Foi então que Amir, um amigo iraniano, sugeriu que observássemos a cidade de cima, do topo da montanha que cerca a cidade - que, à noite, com as luzes acesas, seria provavelmente um espetáculo. O percurso demorou, de carro, aproximadamente meia-hora. Poderia ter demorado mais. Eu continuaria esperando sentado confortavelmente, no banco de trás, tomando minha cerveja, enquanto Viena, do lado de fora, era só minha. Com suas ruas estreitas, e as flores enfeitando as janelas das casas, convidando para se beber vinho. No caminho, a casa em que Beethoven morou, num dos bairros mais elegantes da cidade. Continuamos subindo.

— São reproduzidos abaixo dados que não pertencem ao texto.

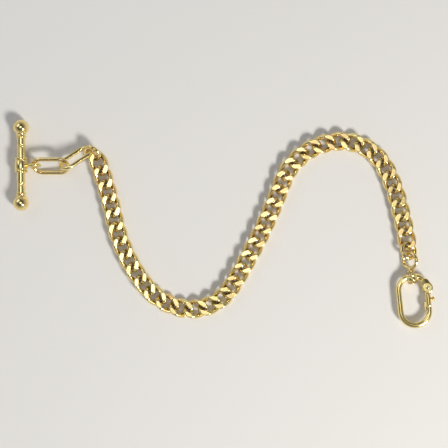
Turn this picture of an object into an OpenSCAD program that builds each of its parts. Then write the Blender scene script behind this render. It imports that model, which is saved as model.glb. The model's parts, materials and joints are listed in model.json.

Até que chegamos - num estacionamento vazio, de onde andamos, depois, para a praça ao lado, cercada por plantas e flores. Não é exatamente o lugar que se visita com dois amigos homens. Mas, enfim, estávamos lá. Dispostos apenas a conversar, numa noite linda, com a cidade inteira ao nosso alcance, aparentemente - se quiséssemos alcançá-la. Não queríamos. É de fora que se observa e se apreciam melhor os resultados da concentração humana civilizada. De longe, a cidade era um espetáculo - como, aliás, quase todas as outras.
De perto, porém, as coisas mudam. E é sobre isso que conversávamos. Não é possível que, sob aquele pequeno ponto de luz, escondam-se todos os grandes problemas de uma existência. Que ali chore, sozinha, uma menina linda, esquecida pelo namorado que, por sua vez, chora também, sozinho, imaginando que ela o esqueceu. Tudo se complica, quando se aproxima. A humanidade é fascinante, sob o ponto de vista científico, que exige imparcialidade e distância. Só não se pode participar dela, se o que se quer, para o resto da vida, é ser feliz.
Por aí vai, e por aí foi o nosso papo, que passou pelos assuntos mais diferentes e variados, mas sempre estimulantes. Curioso o que pode sair da boca de três homens de vinte e poucos anos, quando não falam de carro ou futebol. As mulheres talvez nunca acreditariam, e se sentiriam ofendidas, se soubessem. Nenhum de nós, naquela noite, falou delas.